* **EXERCISE**
Extract the lines from the first line of the records below through the line containing "self.tree.nodes.clear()", inclusive, and reproduce them exactly as written.

* **DATA LINES**
§ §

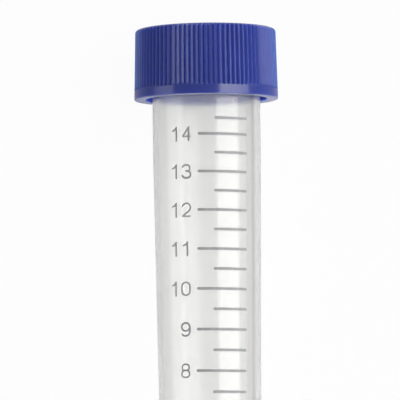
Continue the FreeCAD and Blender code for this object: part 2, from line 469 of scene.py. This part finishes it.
class Surface:
    """A node material under construction."""

    def __init__(self, owner):
        owner.use_nodes = True
        self.owner = owner
        self.tree = owner.node_tree
        self.tree.nodes.clear()

    def node(self, kind, settings=None, inputs=()):
        """Adds a node: its settings, then its sockets by place or by name, each a number, colour or link."""
        node = self.tree.nodes.new(kind)
        for key, setting in (settings or {}).items():
            setattr(node, key, setting)
        pairs = inputs.items() if isinstance(inputs, dict) else enumerate(inputs)
        for key, content in pairs:
            self.feed(node.inputs[key], content)
        return node

    def feed(self, socket, content):
        if isinstance(content, Value):
            content = content.socket
        if isinstance(content, bpy.types.NodeSocket):
            self.tree.links.new(content, socket)
        elif socket.type == "RGBA":
            socket.default_value = (*content, 1)
        else:
            socket.default_value = content

    def value(self, node, output=0):
        return Value(self, node.outputs[output])

    def upright(self):
        """Object coordinates turned back so that Z runs along the tube's axis from its tip."""
        scene = bpy.context.scene
        tip = tip_place(scene.tube_sizes, scene.cap_sizes)
        place = self.node("ShaderNodeTexCoord").outputs["Object"]
        return self.mapped(self.mapped(place, Location=-tip), Rotation=UPRIGHT.to_euler())

    def mapped(self, place, **change):
        """Coordinates moved, turned or scaled."""
        inputs = {"Vector": place, **change}
        return self.node("ShaderNodeMapping", {"vector_type": "POINT"}, inputs).outputs[0]

    def drawn_out(self, place, along):
        """Coordinates that draw a pattern out along the tube where the factor is under 1."""
        return self.mapped(place, Scale=(1, 1, along))

    def noise(self, place, scale, detail=3.0, roughness=0.5):
        inputs = {"Vector": place, "Scale": scale, "Detail": detail, "Roughness": roughness}
        return self.value(self.node("ShaderNodeTexNoise", None, inputs), "Fac")

    def mix(self, factor, first, second):
        """A colour between two, by a factor."""
        settings = {"data_type": "RGBA", "blend_type": "MIX", "clamp_factor": True}
        first_colour, second_colour, result = 6, 7, 2
        inputs = {"Factor": factor, first_colour: first, second_colour: second}
        return self.node("ShaderNodeMix", settings, inputs).outputs[result]

    def bump(self, height, depth, strength):
        inputs = {"Height": height, "Distance": depth, "Strength": strength}
        return self.node("ShaderNodeBump", None, inputs).outputs[0]

    def plastic(self, **sockets):
        """A plastic's shader; each socket is given by its name, with underscores for spaces."""
        inputs = {key.replace("_", " "): content for key, content in sockets.items()}
        return self.node("ShaderNodeBsdfPrincipled", None, inputs)

    def facing(self):
        """0 where the surface faces the eye, rising to 1 where it is seen edge on."""
        return self.value(self.node("ShaderNodeLayerWeight", None, {"Blend": 0.5}), "Facing")

    def between(self, factor, first, second):
        """A shader between two, by a factor."""
        return self.node("ShaderNodeMixShader", None, (factor, first.outputs[0], second.outputs[0]))

    def finish(self, shader, kind="ShaderNodeOutputMaterial"):
        output = self.node(kind)
        self.tree.links.new(shader.outputs[0], output.inputs["Surface"])
        return self.owner


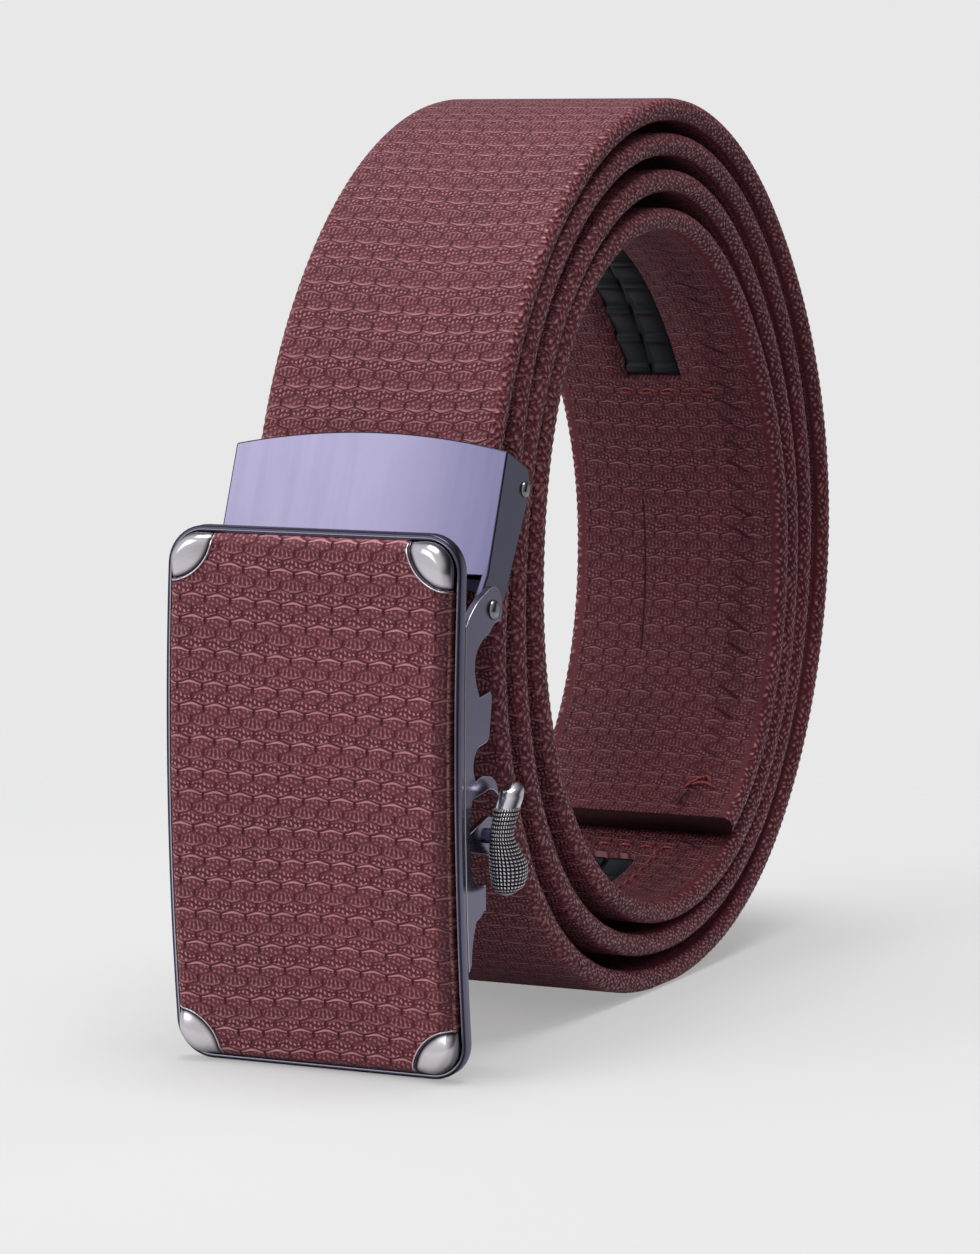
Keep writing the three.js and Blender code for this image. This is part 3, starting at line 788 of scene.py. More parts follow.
# Threads: bent tubes on the strap's inner face, given by points of length, x and height
def tube(work, points, radius, sides=6):
    points = [Vector(point) for point in points]
    rings = []
    for i, point in enumerate(points):
        ahead = (points[min(i + 1, len(points) - 1)] - points[max(i - 1, 0)]).normalized()
        aside = ahead.cross(Vector((0.3, 0.4, 0.87))).normalized()
        upward = ahead.cross(aside)
        share = radius * math.sqrt(max(1 - (2 * i / (len(points) - 1) - 1) ** 6, 0.05))
        rings.append([work.verts.new(point + share * (math.cos(t) * aside + math.sin(t) * upward))
                      for t in (2 * math.pi * k / sides for k in range(sides))])
    joinRings(work, rings)
    closeEnds(work, rings)


def sewnPiece(name, work, thread):
    piece = addObject(name, toMesh(work, name), stuffs[thread])
    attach(piece, "belt")


stitchLook = {
    "pitch": 3.0,
    "length": 2.0,
    "radius": 0.21,
    "bow": 0.34,
    "sunk": 0.12,
    "beside": 2.4,
    "beyond": 2.6,
    "overrun": 3.0,
    "alongside": 34.0,
}


def stitchRoute(start, end):
    look = stitchLook
    (l0, x0), (l1, x1) = start, end
    span = math.hypot(l1 - l0, x1 - x0)
    count = max(int(span / look["pitch"]), 1)
    for i in range(count):
        points = []
        for t in np.linspace(0, 1, 7):
            share = (i + 0.5 + (t - 0.5) * look["length"] / look["pitch"]) / count
            lift = look["bow"] * math.sin(math.pi * t) - look["sunk"]
            points.append((l0 + (l1 - l0) * share, x0 + (x1 - x0) * share, lift))
        yield points


def buildStitches():
    look = stitchLook
    low, high = strapLook["window"]
    first, last = (lengthAt(angle) for angle in strapLook["windowAngles"])
    left, right = low - look["beside"], high + look["beside"]
    foot, top = last + look["beyond"], first - look["beyond"]
    side = top + look["alongside"]
    routes = [((top, left), (side, left)), ((top, right), (side, right)),
              ((foot, left), (foot, right + look["overrun"])), ((top, left), (top, right + look["overrun"]))]
    inside = -rollShape["thick"] / 2
    work = bmesh.new()
    for start, end in routes:
        for points in stitchRoute(start, end):
            tube(work, [onStrap(l, x, inside - h) for l, x, h in points], look["radius"] * mm)
    sewnPiece("windowStitches", work, "redThread")


# The seam's last stitch: a red knot with two loops, and a dark tail
knotLook = {
    "at": (1286.5, 8.4),
    "loops": (
        ((0.0, 0.0), (-1.4, 1.2), (-2.0, 2.6), (-0.9, 3.4)),
        ((-0.2, 0.3), (-0.6, 1.8), (-0.4, 3.2), (0.3, 4.6)),
        ((0.4, -0.5), (0.0, 0.0), (-0.5, 0.4), (-1.0, 0.6)),
    ),
    "tail": ((0.2, 0.0), (1.6, 0.3), (3.2, -0.2), (4.9, -0.5)),
    "radius": 0.24,
    "tailRadius": 0.16,
    "lift": (0.35, 0.1),
}


def buildKnot():
    look = knotLook
    length, across = look["at"]
    inside = -rollShape["thick"] / 2
    bow, base = look["lift"]
    for name, strands, radius, thread in (("seamKnot", look["loops"], look["radius"], "redThread"),
                                          ("seamTail", (look["tail"],), look["tailRadius"], "darkThread")):
        work = bmesh.new()
        for strand in strands:
            rows = np.array(strand)
            t = np.linspace(0, len(rows) - 1, 16)
            dense = [np.interp(t, range(len(rows)), rows[:, k]) for k in (0, 1)]
            lift = bow * np.sin(math.pi * t / (len(rows) - 1)) + base
            points = [onStrap(length + a, across + b, inside - h) for a, b, h in zip(*dense, lift)]
            tube(work, points, radius * mm)
        sewnPiece(name, work, thread)


buildStitches()
buildKnot()
print("scene: threads sewn")

# Track: two columns of teeth, each a rounded step, a short flat and a long ramp down to the next
trackShape = {
    "wide": 8.6,
    "shift": -0.7,
    "columnGap": 0.7,
    "base": 0.55,
    "tooth": 0.6,
    "pitch": 6.3,
    "lastTooth": 1223.3,
    "gap": 0.3,
    "rows": ((0.0, 0.0), (0.03, 0.08), (0.05, 0.45), (0.07, 0.85), (0.1, 1.0), (0.2, 1.0), (0.235, 0.93),
             (0.25, 0.84), (0.5, 0.5), (0.75, 0.22), (0.93, 0.04)),
    "sides": ((0.0, 0.22), (0.16, 0.05), (0.352, 0.0)),
    "spine": 0.5,
    "spineSteps": 120,
}


def buildTrack():
    look = trackShape
    first, last = (lengthAt(angle) for angle in strapLook["windowAngles"])
    first, last = first + look["gap"], last - look["gap"]
    back = -rollShape["thick"] / 2 + look["tooth"] + look["base"] + 0.1
    root = back - look["base"]
    crest, place = [(last, root)], lengthAt(look["lastTooth"])
    while place > first:
        tooth = [(place + along * look["pitch"], root - high * look["tooth"]) for along, high in look["rows"]]
        crest = [point for point in tooth if point[0] < last] + crest
        place -= look["pitch"]
    crest = [(first, root)] + crest
    half, inset, middle, sides = look["wide"] / 2, look["columnGap"] / 2, look["shift"], look["sides"]
    work = bmesh.new()
    for x0, x1 in ((middle - half, middle - inset), (middle + inset, middle + half)):
        profile = [(x0 + x, drop) for x, drop in sides] + [(x1 - x, drop) for x, drop in sides[::-1]]
        rings = []
        for length, out in crest:
            ring = [onStrap(length, x, min(out + drop, root + 0.1)) for x, drop in profile]
            ring += [onStrap(length, x, back) for x in (x1, x0)]
            rings.append([work.verts.new(point) for point in ring])
        joinRings(work, rings)
        closeEnds(work, rings)
    spine, front, rear = look["spine"], root + 0.06, back - 0.04
    corners = ((-spine, front), (spine, front), (spine, rear), (-spine, rear))
    rings = [[work.verts.new(onStrap(length, middle + x, out)) for x, out in corners]
             for length in np.linspace(first, last, look["spineSteps"])]
    joinRings(work, rings)
    closeEnds(work, rings)
    mesh = toMesh(work, "ratchetTrack")
    mesh.set_sharp_from_angle(angle=math.radians(50))
    piece = addObject("ratchetTrack", mesh, stuffs["trackPlastic"])
    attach(piece, "belt")
    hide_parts("ratchet_track")


buildTrack()
print("scene: track laid")

# Nodes that keep their solid get their slot's material
slotMaterials = {
    "gunmetal": metals["gunmetal"],
    "silver_metal": metals["silver"],
    "track_plastic": stuffs["trackPlastic"],
    "strap_leather": strapLeather,
    "panel_leather": panelLeather,
}
for entry in frame["record"]["subparts"]:
    node = frame["nodes"][entry["node"]]
    node.data.materials.clear()
    node.data.materials.append(slotMaterials[entry["material_slot"]])

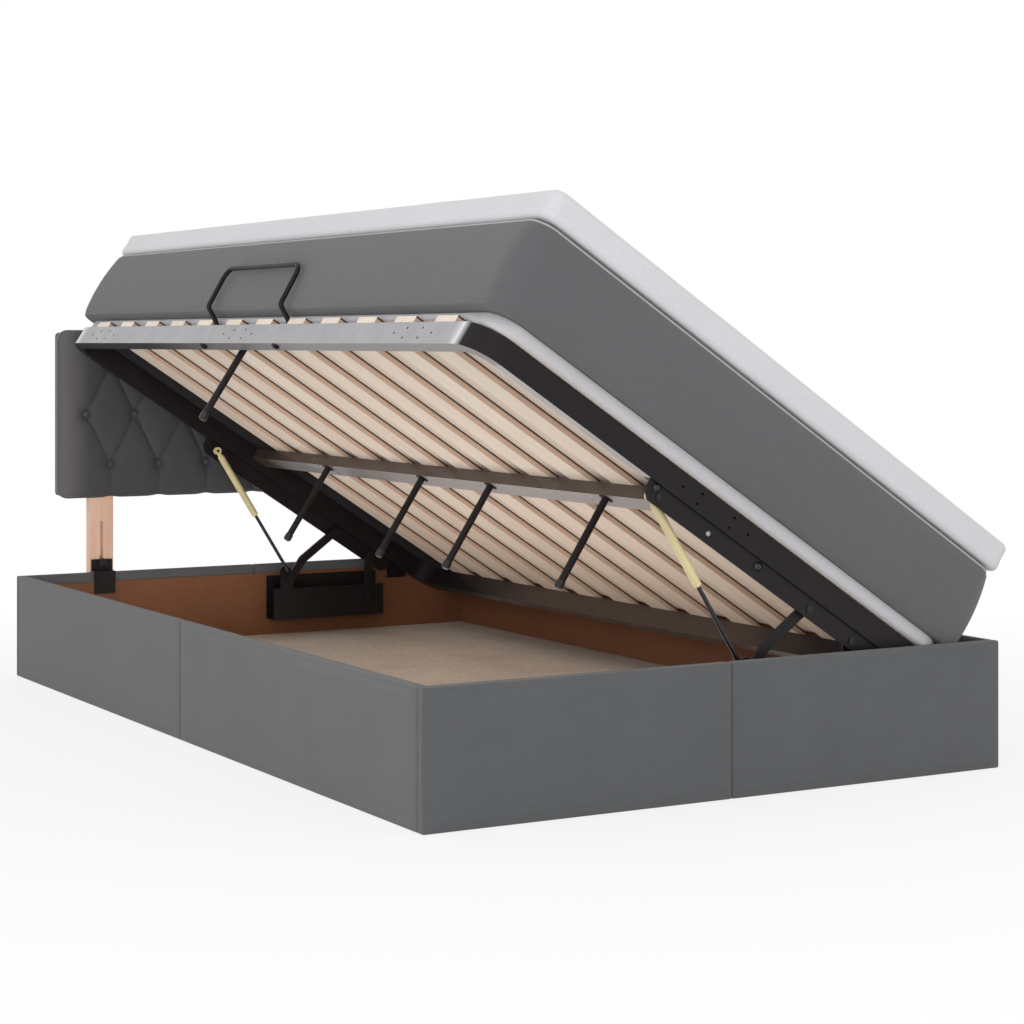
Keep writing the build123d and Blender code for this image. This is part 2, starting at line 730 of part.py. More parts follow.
def base_pin(point, side, radius):
    y0 = end_plane(side, PIN_FACE)
    y1 = end_plane(side, FLANGE_IN)
    return rod_y(point[0], point[1], y0, y1, radius)


def make_base_pins():
    pieces = []
    for side in (-1, 1):
        pieces.append(base_pin(G1, side, PIN_R))
        pieces.append(base_pin(G2, side, PIN_R))
        y0 = end_plane(side, LINK_IN)
        y1 = end_plane(side, FLANGE_IN)
        pieces.append(rod_y(STRUT_FOOT[0], STRUT_FOOT[1], y0, y1, STRUT_STUD_R))
        wall = side * LINED_Y - side * CHANNEL_T
        for x in (PLATE_X[0] + SCREW_INSET, PLATE_X[1] - SCREW_INSET):
            z = PLATE_TOP - SCREW_INSET
            pieces.append(rod_y(x, z, wall, wall - side * SCREW_T, SCREW_R))
    save(Compound(children=pieces), "base_pins")


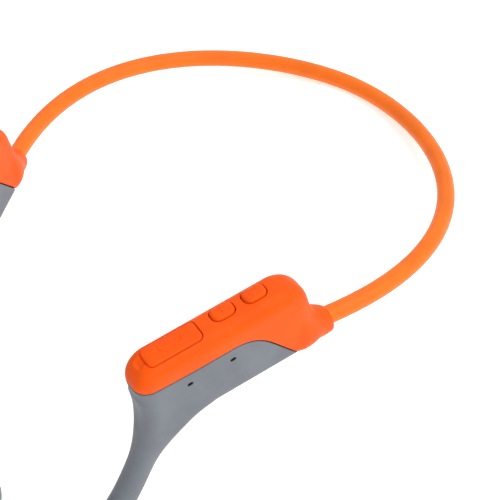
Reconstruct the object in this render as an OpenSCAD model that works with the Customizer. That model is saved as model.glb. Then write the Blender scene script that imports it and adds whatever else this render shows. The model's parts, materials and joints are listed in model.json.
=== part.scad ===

§ §

* **RESPONSE**
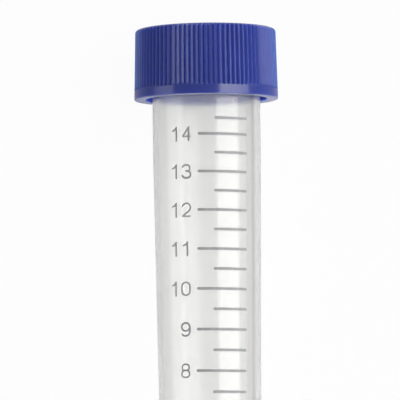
Continue the FreeCAD and Blender code for this object: part 2, from line 469 of scene.py. This part finishes it.
class Surface:
    """A node material under construction."""

    def __init__(self, owner):
        owner.use_nodes = True
        self.owner = owner
        self.tree = owner.node_tree
        self.tree.nodes.clear()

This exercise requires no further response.